::: SUPPLIED DATA :::

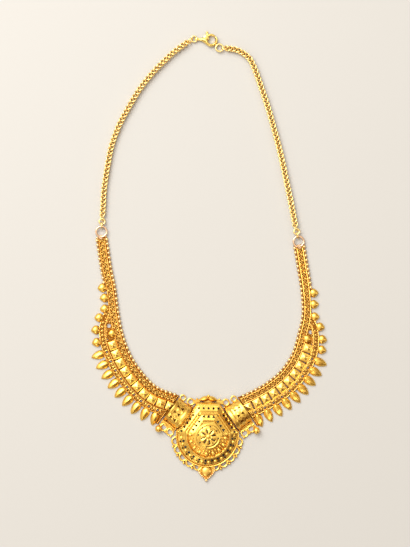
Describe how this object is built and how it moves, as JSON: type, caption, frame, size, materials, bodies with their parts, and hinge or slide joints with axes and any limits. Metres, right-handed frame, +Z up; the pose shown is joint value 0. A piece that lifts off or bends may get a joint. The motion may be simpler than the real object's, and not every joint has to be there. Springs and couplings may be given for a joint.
{
  "type": "collar necklace",
  "caption": "Gold collar necklace: two beaded, leaf-edged wings, a pierced domed centre between half-round sleeves, and a round link chain with a lever clasp.",
  "frame": {"origin": "centre of the bounding box, on the surface that the necklace lies on", "axes": "+Y from the centrepiece to the clasp, +X to the right as seen from above, +Z up from the surface"},
  "size_m": [0.1109, 0.2113, 0.007],
  "materials": {
    "gold": "polished high-carat gold, with pale bright-cut facets and darker recesses",
    "gold_chain": "polished gold wire",
    "gold_clasp": "polished cast gold"
  },
  "bodies": {
    "necklace": {"wing_left": "gold", "wing_right": "gold", "centre": "gold", "sleeve_left": "gold", "sleeve_right": "gold", "chain_left": "gold_chain", "chain_right": "gold_chain", "flat_link_left": "gold_chain", "flat_link_right": "gold_chain", "upright_link_left": "gold_chain", "upright_link_right": "gold_chain", "eyelet_ring": "gold_chain", "end_ring": "gold_chain", "clasp_hook": "gold_clasp", "clasp_rivet": "gold_clasp"},
    "lever": {"clasp_lever": "gold_clasp"}
  },
  "joints": [
    {"name": "lever_hinge", "type": "hinge", "parent": "necklace", "child": "lever", "pos_m": [-0.00148, 0.10301, 0.0012], "axis": [0, 0, -1], "range_deg": [0, 30], "stiffness_Nm_per_rad": 0.0004, "springref_deg": -11.46}
  ]
}
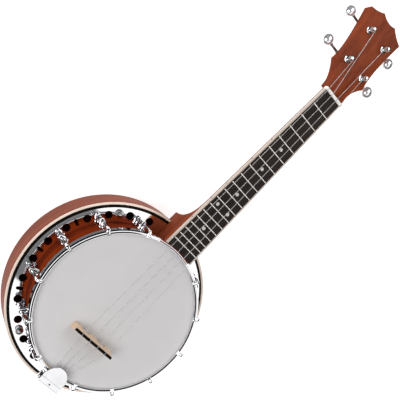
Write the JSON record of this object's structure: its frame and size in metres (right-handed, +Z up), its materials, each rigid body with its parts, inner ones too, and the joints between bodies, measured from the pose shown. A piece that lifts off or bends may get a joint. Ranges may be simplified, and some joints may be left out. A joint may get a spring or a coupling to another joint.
{
  "type": "banjo ukulele",
  "caption": "Small four-string banjo with a wooden closed resonator, pierced flange, tensioned head on bracket hooks, fretted neck and geared tuners.",
  "frame": {"origin": "centre of the flat back of the resonator, on the surface that the instrument lies on", "axes": "+X along the neck to the headstock, +Y to the bass side, +Z up out of the head"},
  "size_m": [0.6073, 0.2426, 0.1047],
  "materials": {
    "mahogany": "satin red-brown stain, open straight grain",
    "shell_wood": "glossy orange-brown maple shell",
    "maple": "satin pale maple",
    "blackwood": "near-black close-grained wood with a low sheen",
    "cream_binding": "smooth cream celluloid-like plastic",
    "black_line": "smooth black plastic",
    "coated_skin": "frosted pale grey film",
    "nut_white": "smooth off-white",
    "nylon": "clear milky nylon",
    "chrome": "polished plating"
  },
  "bodies": {
    "instrument": {"neck": "mahogany", "resonator_side": "mahogany", "resonator_back": "mahogany", "rim": "shell_wood", "fretboard": "blackwood", "bridge_top": "blackwood", "bridge": "maple", "binding_bass": "cream_binding", "binding_treble": "cream_binding", "resonator_binding": "cream_binding", "resonator_purfling": "black_line", "head": "coated_skin", "head_collar": "chrome", "nut": "nut_white", "string_1": "nylon", "tuner_plate_1": "chrome", "tuner_bushing_1": "chrome", "string_2": "nylon", "tuner_plate_2": "chrome", "tuner_bushing_2": "chrome", "string_3": "nylon", "tuner_plate_3": "chrome", "tuner_bushing_3": "chrome", "string_4": "nylon", "tuner_plate_4": "chrome", "tuner_bushing_4": "chrome", "tailpiece_bracket": "chrome", "tailpiece_pin": "chrome", "tailpiece_nut": "chrome", "tension_hoop": "chrome", "flange": "chrome", "coordinator_rod": "chrome", "bracket_hook_01": "chrome", "bracket_hook_02": "chrome", "bracket_hook_03": "chrome", "bracket_hook_04": "chrome", "bracket_hook_05": "chrome", "bracket_hook_06": "chrome", "bracket_hook_07": "chrome", "bracket_hook_08": "chrome", "bracket_hook_09": "chrome", "bracket_hook_10": "chrome", "bracket_hook_11": "chrome", "bracket_hook_12": "chrome"},
    "button_1": {"tuner_button_1": "chrome"},
    "post_1": {"tuner_post_1": "chrome"},
    "button_2": {"tuner_button_2": "chrome"},
    "post_2": {"tuner_post_2": "chrome"},
    "button_3": {"tuner_button_3": "chrome"},
    "post_3": {"tuner_post_3": "chrome"},
    "button_4": {"tuner_button_4": "chrome"},
    "post_4": {"tuner_post_4": "chrome"},
    "tailpiece_lid": {"tailpiece_cover": "chrome"},
    "screw_1": {"thumbscrew_1": "chrome"},
    "screw_2": {"thumbscrew_2": "chrome"},
    "screw_3": {"thumbscrew_3": "chrome"},
    "screw_4": {"thumbscrew_4": "chrome"}
  },
  "joints": [
    {"name": "button_1_turn", "type": "hinge", "parent": "instrument", "child": "button_1", "pos_m": [0.40565, -0.016, 0.06403], "axis": [0, -1, 0], "continuous": true},
    {"name": "post_1_turn", "type": "hinge", "parent": "instrument", "child": "post_1", "pos_m": [0.40245, -0.016, 0.083], "axis": [0.2588, 0, 0.9659], "continuous": true},
    {"name": "button_2_turn", "type": "hinge", "parent": "instrument", "child": "button_2", "pos_m": [0.45501, -0.016, 0.0508], "axis": [0, -1, 0], "continuous": true},
    {"name": "post_2_turn", "type": "hinge", "parent": "instrument", "child": "post_2", "pos_m": [0.45181, -0.016, 0.06978], "axis": [0.2588, 0, 0.9659], "continuous": true},
    {"name": "button_3_turn", "type": "hinge", "parent": "instrument", "child": "button_3", "pos_m": [0.45501, 0.016, 0.0508], "axis": [0, 1, 0], "continuous": true},
    {"name": "post_3_turn", "type": "hinge", "parent": "instrument", "child": "post_3", "pos_m": [0.45181, 0.016, 0.06978], "axis": [0.2588, 0, 0.9659], "continuous": true},
    {"name": "button_4_turn", "type": "hinge", "parent": "instrument", "child": "button_4", "pos_m": [0.40565, 0.016, 0.06403], "axis": [0, 1, 0], "continuous": true},
    {"name": "post_4_turn", "type": "hinge", "parent": "instrument", "child": "post_4", "pos_m": [0.40245, 0.016, 0.083], "axis": [0.2588, 0, 0.9659], "continuous": true},
    {"name": "tailpiece_hinge", "type": "hinge", "parent": "instrument", "child": "tailpiece_lid", "pos_m": [-0.11, 0, 0.0886], "axis": [0, -1, 0], "range_deg": [0, 110]},
    {"name": "thumbscrew_1_turn", "type": "hinge", "parent": "instrument", "child": "screw_1", "pos_m": [0.08321, 0.06884, 0.0512], "axis": [0, 0, 1], "continuous": true},
    {"name": "thumbscrew_2_turn", "type": "hinge", "parent": "instrument", "child": "screw_2", "pos_m": [-0.09277, 0.0553, 0.0512], "axis": [0, 0, 1], "continuous": true},
    {"name": "thumbscrew_3_turn", "type": "hinge", "parent": "instrument", "child": "screw_3", "pos_m": [0.08321, -0.06884, 0.0512], "axis": [0, 0, 1], "continuous": true},
    {"name": "thumbscrew_4_turn", "type": "hinge", "parent": "instrument", "child": "screw_4", "pos_m": [-0.09277, -0.0553, 0.0512], "axis": [0, 0, 1], "continuous": true}
  ],
  "couplings": [
    {"joint": "post_1_turn", "follows": "button_1_turn", "ratio": -0.066667},
    {"joint": "post_2_turn", "follows": "button_2_turn", "ratio": -0.066667},
    {"joint": "post_3_turn", "follows": "button_3_turn", "ratio": 0.066667},
    {"joint": "post_4_turn", "follows": "button_4_turn", "ratio": 0.066667}
  ]
}
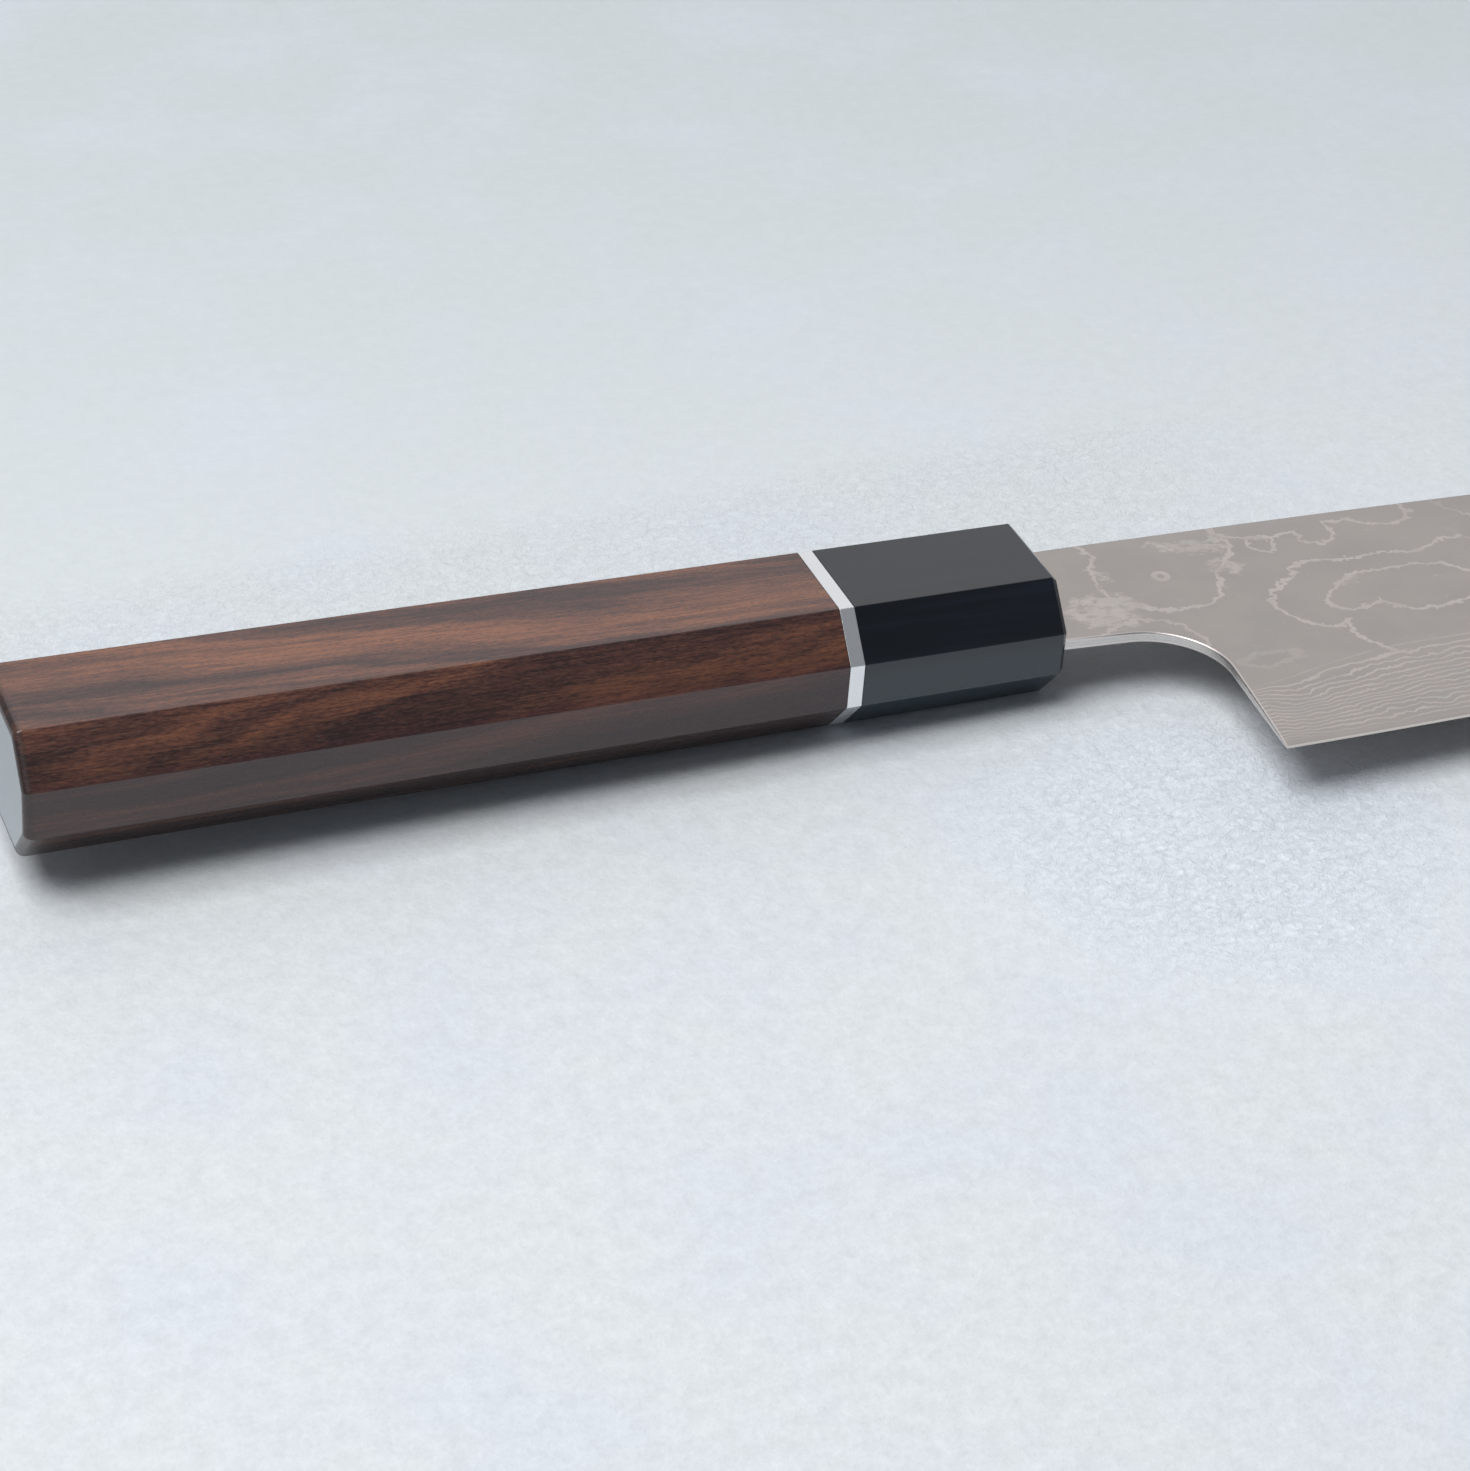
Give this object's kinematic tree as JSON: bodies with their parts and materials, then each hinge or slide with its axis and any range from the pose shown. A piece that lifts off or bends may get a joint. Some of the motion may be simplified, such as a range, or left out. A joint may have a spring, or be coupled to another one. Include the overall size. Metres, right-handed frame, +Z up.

:::

WHAT THE TASK ASKS — In the entries above, find lines with "axes" and copy each.

RESULT FOR THIS EXERCISE —
Describe how this object is built and how it moves, as JSON: type, caption, frame, size, materials, bodies with their parts, and hinge or slide joints with axes and any limits. Metres, right-handed frame, +Z up; the pose shown is joint value 0. A piece that lifts off or bends may get a joint. The motion may be simpler than the real object's, and not every joint has to be there. Springs and couplings may be given for a joint.
  "frame": {"origin": "centre of the bounding box, on the surface that the necklace lies on", "axes": "+Y from the centrepiece to the clasp, +X to the right as seen from above, +Z up from the surface"},
  "frame": {"origin": "centre of the flat back of the resonator, on the surface that the instrument lies on", "axes": "+X along the neck to the headstock, +Y to the bass side, +Z up out of the head"},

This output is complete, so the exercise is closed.